Although it was a fun read and I dashed through it, I had a few problems with this book which kept it from earning a higher grade. First and foremost, the opening scene did not sit well with me. In the space of an hour or two, Gwen and Kellan meet, face down a mob, and get engaged. None of that made sense to me – pretty much everyone acts out of character, and the fact that it’s at the beginning of the book made it all the more jarring. The villagers are flip-flopping from angry enough to do murder, to peevish and embarrassed, to skeptical yet protective of Gwen. She moves from uninterested bystander to some mix of rash, courageous, and smitten as she stands up for Kellan. It took me a while to get a sense of Gwen as a character, because that beginning is so unbelievable.
And even when I did get a sense of her, Gwen still felt out-of-place to me. It’s always hard to strike the balance between writing a character who belongs in the nineteenth century and writing a character who will appeal to twenty-first century readers, but Gwen definitely crossed the line. I admired how independent and strong she is, ready to face the world alone and maintain her family business after her father and uncle passed away. But those ideas don’t fit in the setting – while I know that there were female blacksmiths around in the nineteenth century (yes, I checked), Gwen’s casual attitude and expectation that the community will accept her as a single woman in trade feels off. For most of the book she has a live-in lover who’s not yet her husband, and yet this appears to be met with a shrug or a smile by most of the townspeople. In other words, Gwen’s characterization makes this book an historical in name only.
Finally, while the development of the romance between Gwen and Kellan is sweet, as is his slow move to the straight-and-narrow, the action in the majority of the story never lives up to the promise of the first few chapters. It was like eating dessert first – delicious, but you regret it at the end of the meal when you realize there’s nothing sweet left to enjoy. The plot is actually fairly well paced throughout, it’s just that the climatic action is all at the beginning.

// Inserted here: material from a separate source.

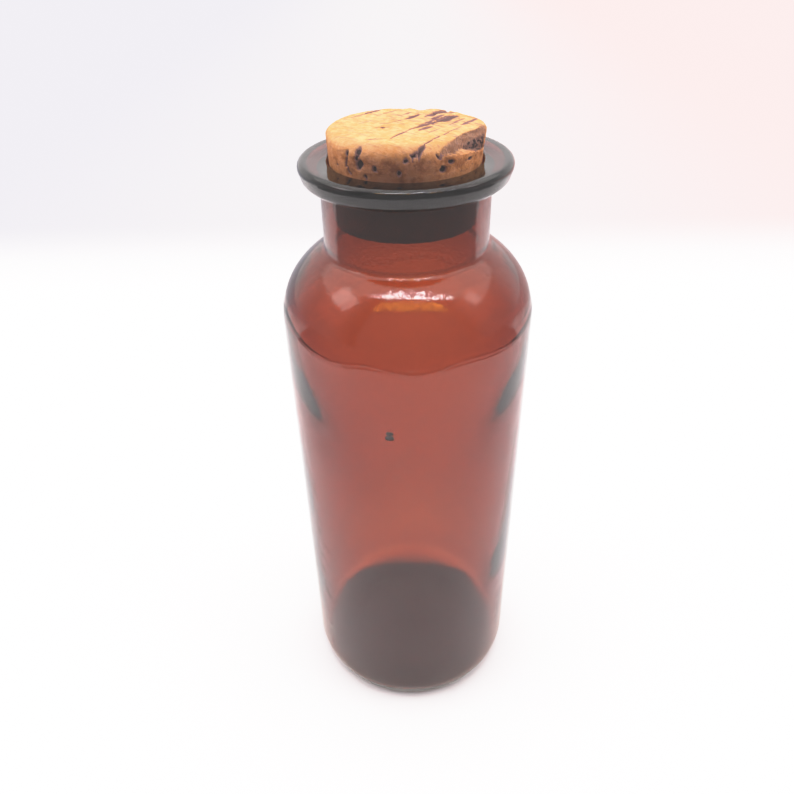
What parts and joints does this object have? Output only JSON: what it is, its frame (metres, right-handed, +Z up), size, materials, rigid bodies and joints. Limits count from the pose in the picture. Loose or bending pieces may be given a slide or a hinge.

So unfortunately, as much as I enjoyed the change of scenery from balls and house parties amongst the ton, The Scoundrel Falls Hard isn’t coming out as a rave review. It’s certainly a fun romp and redemption story, but not the first I’d pick up if you’re looking to read Sophie Jordan.





I would’ve never guessed that this is a Victorian romance from the cover, whew. I want more commoner romances but as I said in Jessica’s review this has some cardinal Jordan sins.
I haven’t read Jordan in years but it’s a bummer she’s not writing great stuff anymore. I love One Night with You and her Devil’s Rock books were interesting.
She used to be great; most of her output since 2019 has been pretty bad and I can’t put my finger on why.
Maybe it’s explained better in the book, but how does marrying a con artist mean people are no longer at risk of being manipulated and lied to by him? Especially back in the day when men had a great deal more power and freedom of action than women did.
Interesting that both you and Jessica disliked this book, but for different reasons! If you’ve both found so many problems with it as to be able to fill two completely different reviews, then it MUST be bad!